(SUPERIOR, Colo.) — The mayor of a Colorado town decimated by sudden and fast-moving wildfires called the situation “very grave” in an interview with Good Morning America.
Hundreds of homes were destroyed and thousands were forced to evacuate in Boulder County on Thursday when wind-fueled grass fires exploded into infernos.
“I spent a couple of hours yesterday driving around in the afternoon with the sheriff’s office and town manager just making an assessment of the situation there on the ground and it’s grave,” Clint Folsom, the mayor of Superior, told GMA. “It’s nothing like I would have ever imagined would have happened.”
Folsom said he was fearful of what emergency responders might find in the coming days after hundreds of homes burned “in a matter of minutes.”
“I hope we don’t have fatalities,” Folsom told GMA.

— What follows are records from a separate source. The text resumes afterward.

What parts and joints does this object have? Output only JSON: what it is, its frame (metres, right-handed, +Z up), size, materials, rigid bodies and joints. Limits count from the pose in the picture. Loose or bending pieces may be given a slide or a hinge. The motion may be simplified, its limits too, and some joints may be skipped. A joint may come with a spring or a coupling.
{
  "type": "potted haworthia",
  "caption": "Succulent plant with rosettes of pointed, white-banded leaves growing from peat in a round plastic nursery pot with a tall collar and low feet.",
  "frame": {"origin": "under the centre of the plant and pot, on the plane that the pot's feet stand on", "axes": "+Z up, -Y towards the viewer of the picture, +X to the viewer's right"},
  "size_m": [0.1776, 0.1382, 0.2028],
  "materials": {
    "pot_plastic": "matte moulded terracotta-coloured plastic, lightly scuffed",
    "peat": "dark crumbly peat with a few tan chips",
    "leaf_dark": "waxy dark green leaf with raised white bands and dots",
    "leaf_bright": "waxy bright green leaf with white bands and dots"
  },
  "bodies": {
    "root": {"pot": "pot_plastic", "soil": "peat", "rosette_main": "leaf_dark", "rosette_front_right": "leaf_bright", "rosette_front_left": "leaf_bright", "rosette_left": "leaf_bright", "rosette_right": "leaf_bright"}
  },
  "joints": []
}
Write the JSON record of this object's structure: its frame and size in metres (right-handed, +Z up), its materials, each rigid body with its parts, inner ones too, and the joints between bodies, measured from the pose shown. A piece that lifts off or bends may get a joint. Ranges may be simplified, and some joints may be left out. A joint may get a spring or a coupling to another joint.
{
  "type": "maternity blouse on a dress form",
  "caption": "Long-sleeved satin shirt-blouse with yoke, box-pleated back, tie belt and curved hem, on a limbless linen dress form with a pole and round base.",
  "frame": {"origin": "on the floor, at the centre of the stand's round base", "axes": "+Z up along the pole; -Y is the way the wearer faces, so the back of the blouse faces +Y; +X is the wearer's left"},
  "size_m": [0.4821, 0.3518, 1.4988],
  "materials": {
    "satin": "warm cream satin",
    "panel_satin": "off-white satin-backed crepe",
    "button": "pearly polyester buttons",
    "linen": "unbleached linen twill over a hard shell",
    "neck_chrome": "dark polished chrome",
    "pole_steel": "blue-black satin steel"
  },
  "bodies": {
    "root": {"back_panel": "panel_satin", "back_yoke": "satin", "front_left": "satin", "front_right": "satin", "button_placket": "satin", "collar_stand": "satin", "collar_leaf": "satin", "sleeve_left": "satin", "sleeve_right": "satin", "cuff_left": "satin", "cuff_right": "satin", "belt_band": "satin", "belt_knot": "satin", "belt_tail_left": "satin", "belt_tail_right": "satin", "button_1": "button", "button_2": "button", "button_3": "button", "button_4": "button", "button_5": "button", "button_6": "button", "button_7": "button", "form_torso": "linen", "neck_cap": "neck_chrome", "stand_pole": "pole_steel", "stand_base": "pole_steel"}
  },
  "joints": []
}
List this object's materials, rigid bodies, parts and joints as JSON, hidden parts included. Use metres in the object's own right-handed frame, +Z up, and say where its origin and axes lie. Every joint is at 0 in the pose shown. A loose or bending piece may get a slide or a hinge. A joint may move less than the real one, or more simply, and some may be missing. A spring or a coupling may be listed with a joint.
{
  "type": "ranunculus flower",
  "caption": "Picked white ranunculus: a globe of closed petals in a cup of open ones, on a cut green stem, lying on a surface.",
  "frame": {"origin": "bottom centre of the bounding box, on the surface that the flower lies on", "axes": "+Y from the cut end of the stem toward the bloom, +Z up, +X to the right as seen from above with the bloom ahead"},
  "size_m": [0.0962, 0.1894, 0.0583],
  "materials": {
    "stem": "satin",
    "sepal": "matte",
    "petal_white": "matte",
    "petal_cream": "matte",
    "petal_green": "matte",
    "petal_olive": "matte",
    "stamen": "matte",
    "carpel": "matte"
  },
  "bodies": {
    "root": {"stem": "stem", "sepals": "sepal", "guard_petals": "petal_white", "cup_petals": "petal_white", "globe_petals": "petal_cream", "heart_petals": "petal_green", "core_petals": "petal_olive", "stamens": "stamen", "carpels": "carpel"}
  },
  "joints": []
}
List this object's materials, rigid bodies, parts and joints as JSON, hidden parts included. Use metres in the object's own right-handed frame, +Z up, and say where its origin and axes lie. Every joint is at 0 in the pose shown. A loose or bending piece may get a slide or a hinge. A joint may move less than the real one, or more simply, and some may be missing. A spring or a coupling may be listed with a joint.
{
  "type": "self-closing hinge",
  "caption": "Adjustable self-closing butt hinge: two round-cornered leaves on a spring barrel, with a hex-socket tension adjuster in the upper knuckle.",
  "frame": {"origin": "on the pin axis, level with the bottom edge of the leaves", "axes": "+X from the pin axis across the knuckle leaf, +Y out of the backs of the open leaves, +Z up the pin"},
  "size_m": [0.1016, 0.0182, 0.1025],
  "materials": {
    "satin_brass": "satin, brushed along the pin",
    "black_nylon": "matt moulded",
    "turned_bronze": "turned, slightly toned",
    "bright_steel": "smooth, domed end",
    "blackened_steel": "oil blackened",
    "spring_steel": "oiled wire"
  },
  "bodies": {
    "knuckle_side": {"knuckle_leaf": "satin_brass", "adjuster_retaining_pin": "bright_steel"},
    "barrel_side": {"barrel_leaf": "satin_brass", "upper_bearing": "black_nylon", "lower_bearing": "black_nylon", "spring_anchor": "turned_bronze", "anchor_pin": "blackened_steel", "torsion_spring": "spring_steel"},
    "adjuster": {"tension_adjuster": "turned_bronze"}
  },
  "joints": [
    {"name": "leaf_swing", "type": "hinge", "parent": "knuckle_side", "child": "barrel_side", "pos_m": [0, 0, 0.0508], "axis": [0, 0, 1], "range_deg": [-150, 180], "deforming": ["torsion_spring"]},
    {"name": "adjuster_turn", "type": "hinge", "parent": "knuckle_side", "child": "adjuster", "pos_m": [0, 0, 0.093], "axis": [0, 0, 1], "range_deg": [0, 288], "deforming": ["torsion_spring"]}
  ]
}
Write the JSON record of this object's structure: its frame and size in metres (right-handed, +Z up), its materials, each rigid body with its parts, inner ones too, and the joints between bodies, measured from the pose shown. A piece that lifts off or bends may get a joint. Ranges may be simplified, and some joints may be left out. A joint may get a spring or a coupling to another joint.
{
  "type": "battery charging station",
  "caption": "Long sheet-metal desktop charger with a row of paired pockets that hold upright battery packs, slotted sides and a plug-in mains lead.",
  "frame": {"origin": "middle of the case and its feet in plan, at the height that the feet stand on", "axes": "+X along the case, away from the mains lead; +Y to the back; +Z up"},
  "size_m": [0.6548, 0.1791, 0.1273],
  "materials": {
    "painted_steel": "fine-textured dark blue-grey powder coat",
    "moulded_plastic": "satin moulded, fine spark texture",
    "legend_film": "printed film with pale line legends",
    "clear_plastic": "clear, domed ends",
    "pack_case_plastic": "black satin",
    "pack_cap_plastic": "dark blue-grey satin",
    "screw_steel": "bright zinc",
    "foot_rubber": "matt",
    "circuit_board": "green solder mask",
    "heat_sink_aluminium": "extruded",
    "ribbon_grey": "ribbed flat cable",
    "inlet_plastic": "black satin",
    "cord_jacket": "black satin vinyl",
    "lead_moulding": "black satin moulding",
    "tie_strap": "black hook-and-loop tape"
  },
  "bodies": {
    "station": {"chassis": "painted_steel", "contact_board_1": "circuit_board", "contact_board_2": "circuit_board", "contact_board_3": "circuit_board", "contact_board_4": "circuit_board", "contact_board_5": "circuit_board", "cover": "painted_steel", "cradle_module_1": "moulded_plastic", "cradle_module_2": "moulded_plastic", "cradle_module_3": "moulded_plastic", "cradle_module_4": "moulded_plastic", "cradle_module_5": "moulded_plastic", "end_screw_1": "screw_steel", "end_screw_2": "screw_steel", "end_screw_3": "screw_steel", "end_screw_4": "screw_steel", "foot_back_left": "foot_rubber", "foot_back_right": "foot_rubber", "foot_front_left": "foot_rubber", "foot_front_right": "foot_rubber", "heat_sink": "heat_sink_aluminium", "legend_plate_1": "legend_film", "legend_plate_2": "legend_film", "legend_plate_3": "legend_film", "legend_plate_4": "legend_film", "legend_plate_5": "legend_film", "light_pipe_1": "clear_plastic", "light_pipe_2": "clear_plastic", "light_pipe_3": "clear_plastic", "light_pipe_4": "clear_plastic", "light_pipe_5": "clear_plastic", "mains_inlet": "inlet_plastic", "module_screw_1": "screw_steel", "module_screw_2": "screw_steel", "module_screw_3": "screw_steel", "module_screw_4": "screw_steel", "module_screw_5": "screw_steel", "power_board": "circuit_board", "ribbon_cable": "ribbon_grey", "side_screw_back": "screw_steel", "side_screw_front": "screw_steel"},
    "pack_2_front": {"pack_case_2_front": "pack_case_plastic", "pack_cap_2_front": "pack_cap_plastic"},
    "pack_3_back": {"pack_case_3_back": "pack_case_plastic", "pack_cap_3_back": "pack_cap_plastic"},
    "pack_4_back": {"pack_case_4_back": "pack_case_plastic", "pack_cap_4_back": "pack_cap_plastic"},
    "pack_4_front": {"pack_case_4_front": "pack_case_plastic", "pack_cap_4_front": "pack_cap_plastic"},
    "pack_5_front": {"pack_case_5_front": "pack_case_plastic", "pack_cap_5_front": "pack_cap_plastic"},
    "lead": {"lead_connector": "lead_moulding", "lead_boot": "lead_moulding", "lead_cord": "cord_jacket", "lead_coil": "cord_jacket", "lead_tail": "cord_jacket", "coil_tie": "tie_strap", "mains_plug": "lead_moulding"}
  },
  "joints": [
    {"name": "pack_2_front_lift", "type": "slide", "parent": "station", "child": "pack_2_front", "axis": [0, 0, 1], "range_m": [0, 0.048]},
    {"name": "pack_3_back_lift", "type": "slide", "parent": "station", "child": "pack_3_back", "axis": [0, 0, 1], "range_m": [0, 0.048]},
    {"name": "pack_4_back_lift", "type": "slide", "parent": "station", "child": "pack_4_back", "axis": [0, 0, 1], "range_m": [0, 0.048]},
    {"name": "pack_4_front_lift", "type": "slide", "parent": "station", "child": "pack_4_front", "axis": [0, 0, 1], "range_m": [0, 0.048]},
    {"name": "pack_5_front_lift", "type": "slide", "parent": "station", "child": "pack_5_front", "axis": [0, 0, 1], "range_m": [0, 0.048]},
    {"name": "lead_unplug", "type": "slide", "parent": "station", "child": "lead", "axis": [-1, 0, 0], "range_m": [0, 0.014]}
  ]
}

The mayor said that strong winds were not uncommon in the area, but “this was a wind like I’ve never seen.” Combined with an extraordinarily dry summer and fall, the conditions were ripe for a devastating blaze.
Of the two fires burning, one, the Marshall fire, had “ballooned” into a 1,600-acre behemoth as of Thursday night. Boulder County Sheriff Joe Pelle, said the blazes were “consuming football-field lengths of land in seconds.”
Superior, a town of 13,000 and Louisville, a town of 20,000 were both asked to evacuate as the fires tore through the area.
Pelle said he believes the fires were likely sparked by downed power lines.